CRAM can also be used to assess the performance of compensatory mitigation projects and restoration projects. The easy-to-use, online data entry forms ensures that all of the appropriate site information and field data associated with CRAM assessments can be archived online and access by environmental managers, planners, and stakeholders to inform wetland managment and planning decisions. The ability to draw the CRAM assessment area online using an aerial image of the site, makes it easy for CRAM practitioners to enter their site information making it available on EcoAtlas (if allowed by the landowner).
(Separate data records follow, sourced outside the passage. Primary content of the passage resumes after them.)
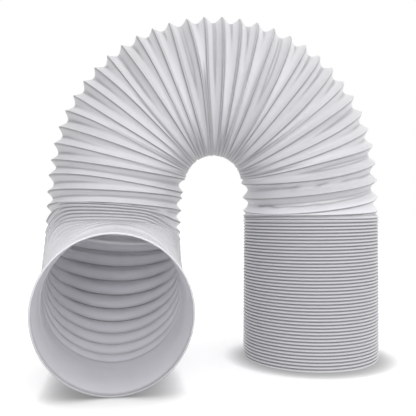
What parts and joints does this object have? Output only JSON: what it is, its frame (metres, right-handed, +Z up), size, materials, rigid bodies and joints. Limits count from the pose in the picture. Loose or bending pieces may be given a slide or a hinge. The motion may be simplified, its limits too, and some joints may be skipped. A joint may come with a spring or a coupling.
{
  "type": "dryer vent hose",
  "caption": "Round flexible vent hose with fine helical pleats, bent over in an arch: one leg folded shut and upright, the other turning forward to a smooth open cuff.",
  "frame": {"origin": "centre of the footprint's box, on the floor", "axes": "+Z up, +X towards the folded leg, -Y towards the side that the open cuff faces"},
  "size_m": [0.3694, 0.2358, 0.3725],
  "materials": {
    "hose_plastic": "satin, light grey"
  },
  "bodies": {
    "root": {"vent_hose": "hose_plastic"}
  },
  "joints": []
}
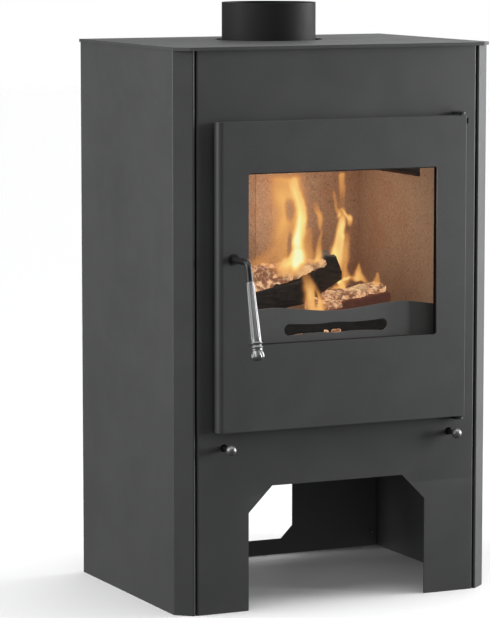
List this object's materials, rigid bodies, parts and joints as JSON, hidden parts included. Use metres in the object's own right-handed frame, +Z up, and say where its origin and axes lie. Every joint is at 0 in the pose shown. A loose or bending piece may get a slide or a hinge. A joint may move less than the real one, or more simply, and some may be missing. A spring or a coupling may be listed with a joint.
{
  "type": "wood burning stove",
  "caption": "Free-standing sheet-steel wood stove with glazed door, brick-lined firebox, air slides, ash pan, top flue collar and open log store.",
  "frame": {"origin": "centre of the bounding box on the floor", "axes": "+Z up along the flue, -Y towards the door side, +X to the hinge side of the door"},
  "size_m": [0.542, 0.501, 0.927],
  "materials": {
    "casing_paint": "satin heat-resistant paint",
    "bare_steel": "matte black heat-resistant paint",
    "firebrick": "matte",
    "cast_iron": "rough",
    "guard_steel": "satin",
    "pan_steel": "brushed",
    "black_steel": "satin black",
    "chrome": "polished",
    "zinc": "zinc plated",
    "glass": "clear ceramic glass",
    "rope": "woven glass fibre"
  },
  "bodies": {
    "stove": {"left_side_panel": "casing_paint", "right_side_panel": "casing_paint", "front_panel": "casing_paint", "rear_panel": "casing_paint", "top_plate": "casing_paint", "log_store_ceiling": "bare_steel", "ceiling_brackets": "bare_steel", "bracket_screws": "zinc", "rear_panel_screws": "zinc", "firebox_front": "bare_steel", "firebox_left_wall": "bare_steel", "firebox_right_wall": "bare_steel", "firebox_back_wall": "bare_steel", "firebox_floor": "bare_steel", "firebox_top": "bare_steel", "left_support_rail": "bare_steel", "right_support_rail": "bare_steel", "flue_flange": "casing_paint", "flue_collar": "casing_paint", "left_side_brick": "firebrick", "right_side_brick": "firebrick", "left_back_brick": "firebrick", "right_back_brick": "firebrick", "left_floor_brick": "firebrick", "right_floor_brick": "firebrick", "rear_floor_brick": "firebrick", "hearth_shelf": "bare_steel", "grate": "cast_iron", "baffle_plate": "firebrick", "baffle_rests": "bare_steel", "log_guard": "guard_steel", "primary_air_box": "bare_steel", "secondary_air_box": "bare_steel", "airwash_riser": "bare_steel", "airwash_bar": "bare_steel", "ash_pan_runners": "bare_steel", "hinge_lugs": "casing_paint", "hinge_pins": "zinc"},
    "door": {"door_panel": "casing_paint", "seal_channel": "bare_steel", "rope_seal": "rope", "door_glass": "glass", "glass_gasket": "rope", "glass_clips": "zinc", "glass_screws": "zinc", "hinge_blocks": "bare_steel", "handle_bush": "black_steel"},
    "handle": {"handle_rod": "black_steel", "handle_grip": "chrome", "grip_cap": "chrome", "latch_tongue": "zinc", "latch_nut": "zinc"},
    "primary_control": {"primary_rod": "black_steel", "primary_knob": "chrome", "primary_damper": "zinc"},
    "secondary_control": {"secondary_rod": "black_steel", "secondary_knob": "chrome", "secondary_damper": "zinc"},
    "ash_drawer": {"ash_pan": "pan_steel"}
  },
  "joints": [
    {"name": "door_hinge", "type": "hinge", "parent": "stove", "child": "door", "pos_m": [0.206, -0.14797, 0.51925], "axis": [0, 0, 1], "range_deg": [0, 115]},
    {"name": "handle_turn", "type": "hinge", "parent": "door", "child": "handle", "pos_m": [-0.187, -0.13847, 0.548], "axis": [0, 1, 0], "range_deg": [0, 85]},
    {"name": "primary_air", "type": "slide", "parent": "stove", "child": "primary_control", "axis": [0, -1, 0], "range_m": [0, 0.025]},
    {"name": "secondary_air", "type": "slide", "parent": "stove", "child": "secondary_control", "axis": [0, -1, 0], "range_m": [0, 0.025]},
    {"name": "ash_pan_slide", "type": "slide", "parent": "stove", "child": "ash_drawer", "axis": [0, -1, 0], "range_m": [0, 0.038]}
  ]
}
CRAM is a standardized, scientifically defensible rapid assessment method for monitoring the ecological conditions of wetlands throughout California. Because it is standardized, one can compare ecological conditions of wetlands locally, regionally and statewide.
California's EcoAtlas provides access to information for effective wetland management. EcoAtlas is a set of tools for generating, assembling, storing, visualizing, sharing, and reporting environmental data and information. The tools can be used individually or together, and they can be adjusted or tuned to meet the specific needs of environmental planners, regulators, managers, scientists, and educators. The maps and tools can be used to create a complete picture of aquatic resources in the landscape by integrating stream and wetland maps, restoration information, and monitoring results with land use, transportation, and other information important to the state’s wetlands.
SFEI and the Santa Clara Valley Water District's Priority D-5 Project are assessing the distribution and abundance of wetlands, and the overall condition of streams in five major watersheds in Santa Clara County, CA by employing the District's Ecological Monitoring and Assessment Framework that includes BAARI and CRAM.